Installing the heater in alcoves
Installing an infrared heater in alcoves to keep them out of the way prevents them from providing maximum heat distribution. This is because the surrounding walls in the alcove will get more radiation compared to the main living space.
Best places to install infrared Heaters
Apart from the window-facing walls and alcoves, you can mount an infrared on any other wall in the room. This will ensure that most of the heat is directed into the space and absorbed by the surrounding walls and furnishings.
Alternatively, you can mount your IR heating units on the ceiling for unhindered heat distribution. Pointing the IR heater towards the floor also ensures that the living space is always heated comfortably. In addition, the emitted warmth is absorbed and re-emitted by the walls, floor, and furniture.
Another benefit of ceiling-mounted infrared heaters is that the units will be completely out of your way. Therefore, you’ll not encounter any accidental contact with the heater’s surface. However, you have to consider the position of the light fittings since the main light in most rooms is usually installed near the center of the ceiling. If that’s the case with your room layout, consider installing 2 smaller IR heaters mounted on both sides of the central light to ensure the living space is well heated.
Can you put an infrared heater on a carpet?
Most people assume that putting an infrared heater on a carpet will make heat accumulate on the material, causing it to start a fire. However, if statistics are something to go by, home fires rarely start on the carpet. In short, it’s safe to put your infrared heater on a carpet without experiencing any issues.

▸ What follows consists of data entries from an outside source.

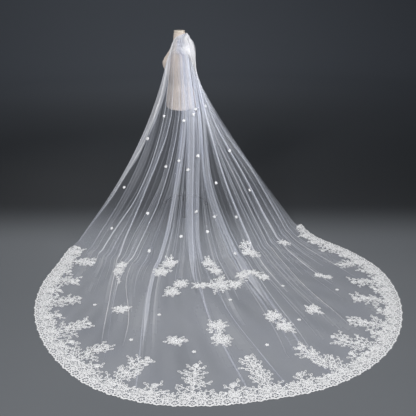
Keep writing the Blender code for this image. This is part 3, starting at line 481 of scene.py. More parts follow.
def gather_lines(u, row):
    """Thin lines of bunched net between the folds: each follows its own strip of the cloth, and has its own width, start and end."""
    own = np.random.default_rng(77)
    add = np.zeros(u.shape)
    level = np.abs(row[:, 0] - 3.6).argmin()
    strips = np.arange(u.shape[1])
    wide = np.abs(np.gradient(u[level]))
    for _ in range(110):
        at, half, strength = own.uniform(0.02, 0.98), own.uniform(0.0012, 0.0027), own.uniform(0.04, 0.15)
        start, stop = own.uniform(2.5, 3.2), 3.80 + 1.15 * own.uniform() ** 1.15
        middle = np.abs(u[level] - at).argmin()
        if wide[middle] > 0.0034:
            continue
        reach = max(half / wide[middle], 0.55)
        along = (1.0 + 0.3 * smooth(4.0, 4.4, row)) * smooth(start, start + 0.5, row) * (1.0 - smooth(stop - 0.5, stop, row))
        add += strength * np.exp(-((strips - middle) / reach) ** 2)[None] * along
    return add


def cover(u, row, kind, full):
    """How much of the ground the net hides: more where it is seen at a slant, folded, or gathered, and less over the
    shoulder top as painted shade.
    """
    film = 0.052 + 0.185 * smooth(3.60, 4.12, row) + 0.25 * (1.0 - smooth(2.2, 3.10, row))
    # the thin net shows soft clouds where it lies in slack waves
    film *= 1.0 + 0.12 * np.sin(2 * np.pi * (3.1 * u + 0.7 * row)) * np.sin(2 * np.pi * (5.3 * u - 0.45 * row + 0.2)) * smooth(3.0, 3.6, row)
    slack = np.sin(2 * np.pi * (11.0 * u + 0.55 * np.sin(2.3 * row + 7.0 * u))) * np.sin(2 * np.pi * (17.3 * u - 0.35 * row)) * np.sin(2 * np.pi * (0.85 * row + 2.7 * u))
    film = film + 0.055 * slack * smooth(3.7, 4.2, row) * (1.0 - smooth(4.80, 4.97, row))
    film = film + gather_lines(u, row) * np.where(kind == 4, 0.3, 1.0)
    dense = smooth(0.44, 0.66, u) * (1.0 - 0.8 * smooth(0.88, 1.02, u)) * (1.0 - smooth(2.45, 3.40, row))
    bundle = 1.0 - smooth(0.030, 0.046, np.abs(u - cubic(FOLD_ROWS, BUNDLE, row)))
    bundle *= smooth(2.7, 3.1, row) * (1.0 - smooth(3.55, 3.85, row))
    neck = 1.0 - smooth(0.8, 1.6, row)
    add = np.choose(kind, (0.0, 0.055, 0.17, 0.01, 0.31 * (1.0 - smooth(3.35, 3.85, row)) + 0.03, 0.08, 0.05))
    add = add * np.where(kind == 4, 1.0, (0.06 + 0.94 * smooth(2.85, 3.4, row)) * (1.0 + 1.0 * smooth(3.8, 4.15, row))) * smooth(0.03, 0.6, full)
    fine = 1.0 + THREADS * (0.22 * dense + 0.60 * bundle + 0.35 * (kind >= 5) + 0.60 * (kind == 4) * smooth(1.8, 3.0, row))
    # the inside of the wide folds is thrice the net where they lie flat
    film = film - 0.085 * (kind == 6) * smooth(3.6, 4.05, row)
    # painted shade: the net is drawn thinner from the neck to the shoulder, where the lamps fall strongest, so that it
    # reads less bright there
    shoulder_painted_shade = 1.0 - 0.17 * (1.0 - smooth(1.7, 2.3, row)) * smooth(0.6, 1.2, row) * (1.0 - 0.5 * smooth(0.62, 0.80, u))
    return (film + add + 0.62 * dense + 0.03 * bundle + 0.10 * neck) * np.clip(fine, 0.4, 1.5) * shoulder_painted_shade


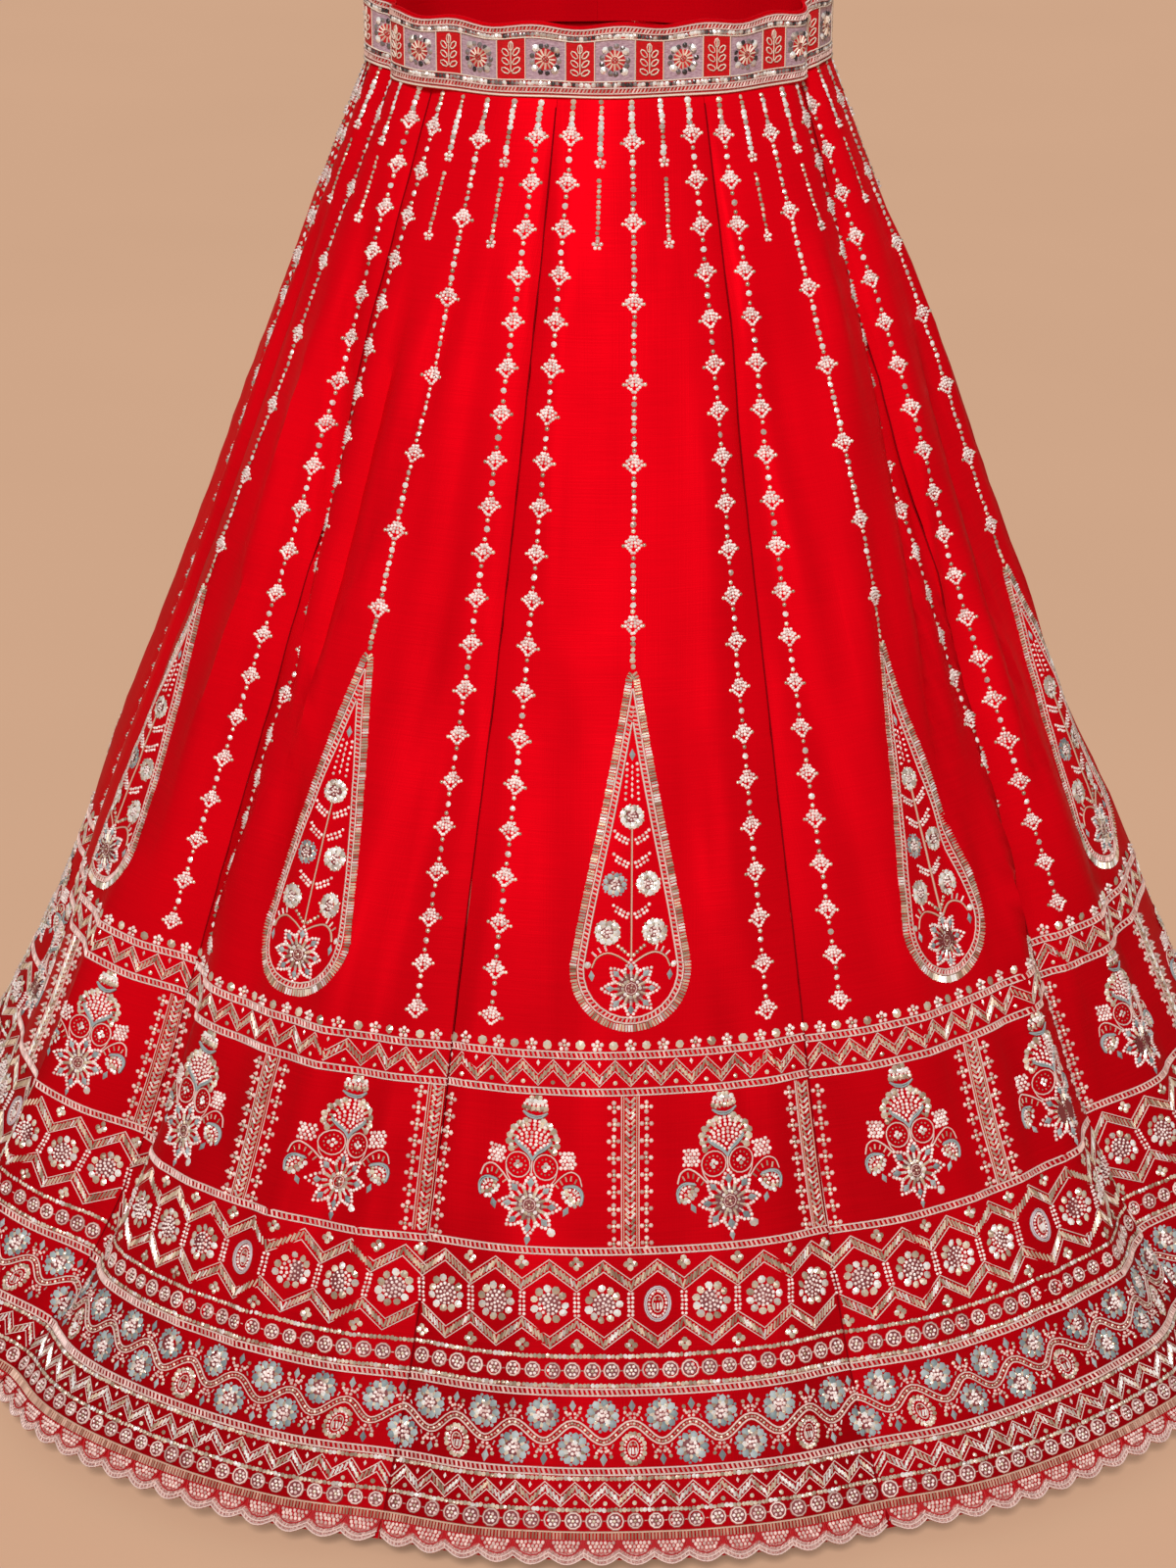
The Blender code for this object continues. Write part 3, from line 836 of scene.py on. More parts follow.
def curved(places, steps=3):
    """A smooth line through a few places."""
    places = np.array(places, float)
    knots = np.arange(len(places), dtype=float)
    at = np.linspace(0, len(places) - 1, (len(places) - 1) * steps + 1)
    return np.stack([smooth_through(knots, places[:, k], at) for k in (0, 1)], 1) * MM


def cord_both_sides(made, kind, places, steps=3):
    line = curved(places, steps)
    made.cord(kind, line)
    made.cord(kind, line * [-1, 1])


def oval(made, kind, half_x, half_s, x=0.0, s=0.0, steps=18):
    turn = np.linspace(0, 2 * math.pi, steps + 1)
    made.cord(kind, np.stack([x + half_x * np.cos(turn), s + half_s * np.sin(turn)], 1) * MM)


# %% Lozenge and flowers
def lozenge():
    """Pearls in arcs that open from a foot, with a gilt bead at each side."""
    made = Drawing()
    arcs = ((1.3, 2, 45), (3.7, 2, 42), (6.1, 4, 43), (8.6, 6, 43), (10.9, 6, 30), (13.2, 3, 10))
    fan_of(made, "pearl", 7.0, arcs, 0.98)
    both_sides(made, "seed", [(8.0, 0.4)], long=1.2)
    return made


def bead_flower(radius_mm, petals=5, kind="pearl"):
    made = Drawing()
    ring_of(made, kind, petals, radius_mm * 0.60, radius_mm / 4.3, -90)
    made.bead("seed", 0, 0, long=radius_mm / 4.2)
    return made


def sequin_flower(radius_mm):
    """Eleven sequins, dull and bright, round a heap of pearls."""
    made = Drawing()
    # painted shade: a dark disc under the heart
    made.bead("ground", 0, 0, long=radius_mm / 8.2)
    x, s, turn = around(11, radius_mm * 0.79)
    bright = np.isin(np.arange(11), (0, 1, 4, 5, 8))
    for kind, chosen in (("sequin", bright), ("gilt", ~bright)):
        made.bead(kind, x[chosen], s[chosen], turn[chosen], radius_mm / 9.8)
    for count, reach in ((13, 0.50), (8, 0.30), (3, 0.11)):
        ring_of(made, "pearl", count, radius_mm * reach, radius_mm / 14.5, 30 * reach)
    return made


def rimmed_flower(radius_mm, petal="petal"):
    """Nine lobed petals and a heart of pearls and sequins."""
    made = Drawing()
    r = radius_mm
    # painted shade: a dark disc under the heart
    made.bead("ground", 0, 0, long=r / 8.0)
    ring_of(made, petal, 9, r * 0.72, r / 10.2, wide=r / 13.5 if petal == "petal" else None)
    ring_of(made, "blue_seed" if petal == "petal" else "seed", 9, r * 0.96, r / 9.5, 20)
    ring_of(made, "gilt", 9, r * 0.60, r / 13, 20)
    ring_of(made, "sequin", 3, r * 0.46, r / 10, 45)
    ring_of(made, "pearl", 7, r * 0.29, r / 11)
    ring_of(made, "pearl", 2, r * 0.08, r / 11)
    return made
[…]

First, carpets are highly unlikely to accumulate enough heat to start a fire since heat rises to the top. On the same note, you’ll need much higher temperatures to ignite a carpet than what most infrared heaters produce. As a result, most carpets are almost impossible to ignite with infrared heat.
Secondly, the best infrared heaters on the market come with various built-in safety mechanisms. As an example, most IR heaters that have been in the market for at least 10 years or so have inbuilt overheat protection. This feature allows them to detect when the units become too hot and turn them off automatically.
To cut the long story short, you can safely put your infrared heater and other regular household heaters like ceramic heaters on the carpet. More importantly, most space heaters cannot start a fire on a carpet regardless of whether they have a power output of 1500W or 2000W, provided it doesn’t block the heater. This is because the heater distributes the heat via radiation, so power isn’t focused in one spot.
However, despite infrared heaters being safe to use on carpets, it’s good to observe some safety measures while using the device to prevent fires. For instance, you should not use the heater in moist or wet areas unless it’s specifically designed for use in such environments. In addition, you should keep the infrared heater near flammable objects or use it with an extension cord.
Like most modern electric space heaters, infrared heating units are very safe appliances. They’re equipped with various safety features to reduce their risks of starting a fire, making them ideal for use on carpets. However, you should always use a specific IR heater as instructed by the manufacturer’s guidelines for safe operation.
More importantly, there are space heaters like torpedo heaters that should never be used on carpets. Torpedo heaters produce exhaust flames and are not designed for use in bedrooms or living spaces. Instead, these heaters are intended for use in construction sites, garages, and industrial spaces!